*Your instructions*. Write out each line beneath this one exactly as it reads.

*Stored data*.
%%
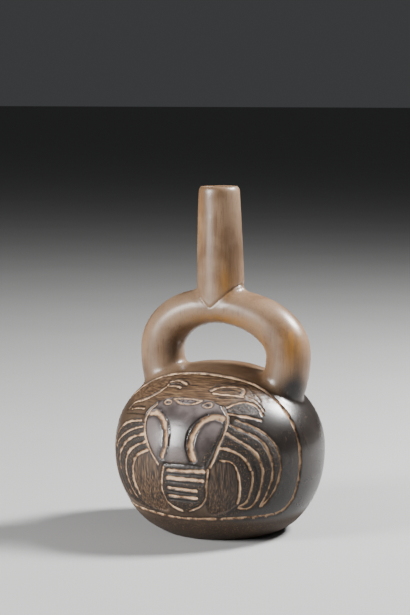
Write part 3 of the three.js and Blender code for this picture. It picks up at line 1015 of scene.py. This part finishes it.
class Graph:
    """Short ways to wire a material's nodes."""

    def __init__(self, material: bpy.types.Material) -> None:
        """Finds the material's shader.

        Args:
            material: The material whose nodes are wired.
        """
        self.tree = material.node_tree
        self.shader = next(n for n in self.tree.nodes if n.type == "BSDF_PRINCIPLED")

    def put(self, kind: str, **inputs: object) -> bpy.types.Node:
        """Adds a node.

        Args:
            kind: The node's type name.
            **inputs: What its inputs are set or linked to, by name.

        Returns:
            The node.
        """
        node = self.tree.nodes.new(kind)
        for key, value in inputs.items():
            self.feed(value, node.inputs[key])
        return node

    def feed(self, value: object, socket: bpy.types.NodeSocket) -> None:
        """Links an output to a socket, or sets the socket to a value.

        Args:
            value: The output or the value.
            socket: The input that takes it.
        """
        if isinstance(value, bpy.types.NodeSocket):
            self.tree.links.new(value, socket)
        else:
            socket.default_value = value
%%
*Exercise result*.
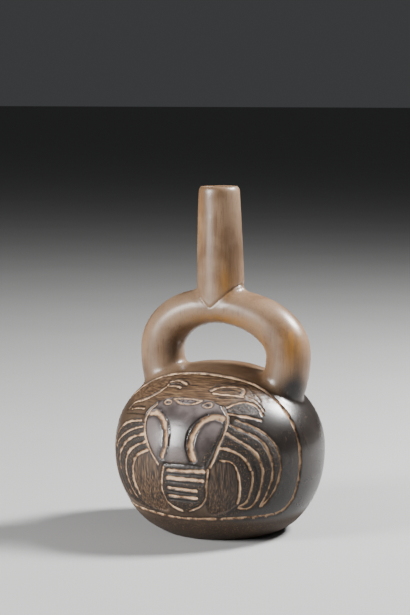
Write part 3 of the three.js and Blender code for this picture. It picks up at line 1015 of scene.py. This part finishes it.
class Graph:
    """Short ways to wire a material's nodes."""

    def __init__(self, material: bpy.types.Material) -> None:
        """Finds the material's shader.

        Args:
            material: The material whose nodes are wired.
        """
        self.tree = material.node_tree
        self.shader = next(n for n in self.tree.nodes if n.type == "BSDF_PRINCIPLED")

    def put(self, kind: str, **inputs: object) -> bpy.types.Node:
        """Adds a node.

        Args:
            kind: The node's type name.
            **inputs: What its inputs are set or linked to, by name.

        Returns:
            The node.
        """
        node = self.tree.nodes.new(kind)
        for key, value in inputs.items():
            self.feed(value, node.inputs[key])
        return node

    def feed(self, value: object, socket: bpy.types.NodeSocket) -> None:
        """Links an output to a socket, or sets the socket to a value.

        Args:
            value: The output or the value.
            socket: The input that takes it.
        """
        if isinstance(value, bpy.types.NodeSocket):
            self.tree.links.new(value, socket)
        else:
            socket.default_value = value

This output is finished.